DIGITAL LIBRARY
A LEARNING AND SOCIAL MANAGEMENT SYSTEM – VERSION 3.0
1 CRACS / INESCTEC and University of Porto (PORTUGAL)
2 CRACS / INESCTEC & ISCAP IPP (PORTUGAL)
About this paper:
Appears in: INTED2017 Proceedings
Publication year: 2017
Pages: 8638-8645
ISBN: 978-84-617-8491-2
ISSN: 2340-1079
doi: 10.21125/inted.2017.2049
Conference name: 11th International Technology, Education and Development Conference
Dates: 6-8 March, 2017
Location: Valencia, Spain
Abstract:
Social media is being increasingly used not only for personal and recreational activities but also as a powerful means to harness communication in education. Social networks, most notably, Facebook, Twitter and Instagram are being used all over the world by students to exchange information between themselves and the teacher. Despite different peculiarities of each social network, all of them offer great advantage over traditional learning management system, like Moodle and Blackboard. The main advantages of these social media systems rely on their ubiquitous communication capabilities, as well as their state-of-the-art graphical interfaces, which greatly influence teenagers, but also adults, to adhere to their use.
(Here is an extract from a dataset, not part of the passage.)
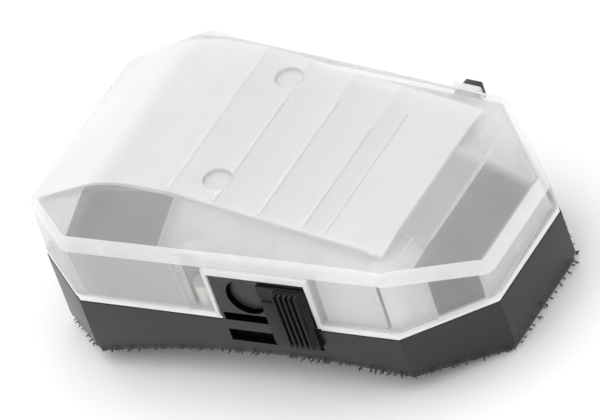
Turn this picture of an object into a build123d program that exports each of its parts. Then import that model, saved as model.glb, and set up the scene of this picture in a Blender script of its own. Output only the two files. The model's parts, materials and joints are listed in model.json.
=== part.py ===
"""Helmet marker light: a faceted clear cover on a dark tray that sticks to a helmet by a hook pad.

Millimetres, +Z up, +X along the light to its low end, +Y to the back. The origin is on the
floor, under the middle of the light, with both ends of the curved hook pad touching z = 0.
The seam between cover and tray is a plane, the deck, that leans down towards +X. Everything
that isn't the pad's arch is drawn on the deck or on planes square to it.
"""
from build123d import *
from math import atan2, cos, hypot, sin
import os

os.makedirs("parts", exist_ok=True)

# ---------------------------------------------------------------- overall size
length = 84.0
width_high_end = 52.6      # between the two corners near the high end
width_low_end = 45.6       # between the two corners near the low end
end_width_high = 34.6      # flat end wall, high end
end_width_low = 21.4       # flat end wall, low end
chamfer_high = 11.7        # corner's distance from the high end
chamfer_low = 12.6         # corner's distance from the low end

tray_depth_high = 13.3     # seam to the tray's lower edge, high end
tray_depth_low = 9.1       # the same at the low end
arch_rise = 5.3            # how far the helmet's curve comes up under the pad

# the cover's lines: how high they run above the seam
wall_rise_high = 12.3
wall_rise_corner = 13.0
wall_rise_low = 7.6
crest_rise = 20.4
slope_end_rise = 14.5
step_top_rise = 13.9
step_foot_rise = 12.1
wall_draft = 0.04          # how far the cover's walls lean in, per unit of height

# ---------------------------------------------------------------- walls and fits
cover_wall = 1.6
tray_wall = 2.2
tray_floor = 1.5
gasket_thickness = 0.8
gasket_width = 1.5
pad_thickness = 1.6
pad_inset = 0.5
fit_gap = 0.2              # between two fixed pieces
slide_gap = 0.05           # between a sliding piece and its track
liner_gap = 0.3
liner_wall = 1.0

# ---------------------------------------------------------------- cover screws
boss_radius = 2.6
boss_high_x = -7.2         # the pair near the middle
boss_high_inset = 3.346    # seam's edge to their middles
boss_low_back = 2.2        # low corner back to the other pair
boss_low_inset = 4.529
screw_radius = 1.0
screw_head_radius = 1.9
screw_head_height = 1.3
screw_seat = -2.2          # the head's seat in the tray, below the seam
screw_reach = 5.0          # how far the screw goes into the cover
insert_radius = 1.7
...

Current learning management systems cannot compete with these technologies and should not aim to compete for their use.
In this paper, we present a system which is capable to integrate the best of the two worlds: from one side, a system which is capable to store educational contents, to engage them in pedagogical activities and to keep track of their evolution; on the other side, the possibility to include advanced/instant messaging capacities, as well as mechanisms to easily adapt to different digital media formats. Current social network systems allow the exchange of photos, videos, audio, digital presentations (to name a few) in a very simple way. Actually, many of them allow this exchange in the middle of a chat. Clearly, there is an advantage to use these technologies on the pedagogical field. Communication becomes much easier.

However, the system we present goes far from allowing students to communicate through social media. We integrate analytics from the use of these communication fields gathering important information about student performance, difficulties, the pace and, generic and specific issues.

In fact, we propose the creation of a “social graph” in Moodle, built automatically from the interactions between course participants, which are tracked by the system, and the analytics associated with this graph. Namely, we identify the “connectivity degree”, and the “betweenness” of each participant finding which is most influential, which acts as an information hub and how information propagates on this network. We expand the analytics finding connected components in the graph to understand how these virtual communities relate and work together.

We conclude the article presenting the user interface form the Moodle side and withdrawing our conclusions from its effectiveness, usability and a proof of concept.
Keywords:
Social networks, learning management systems, social media graph, learning analytics.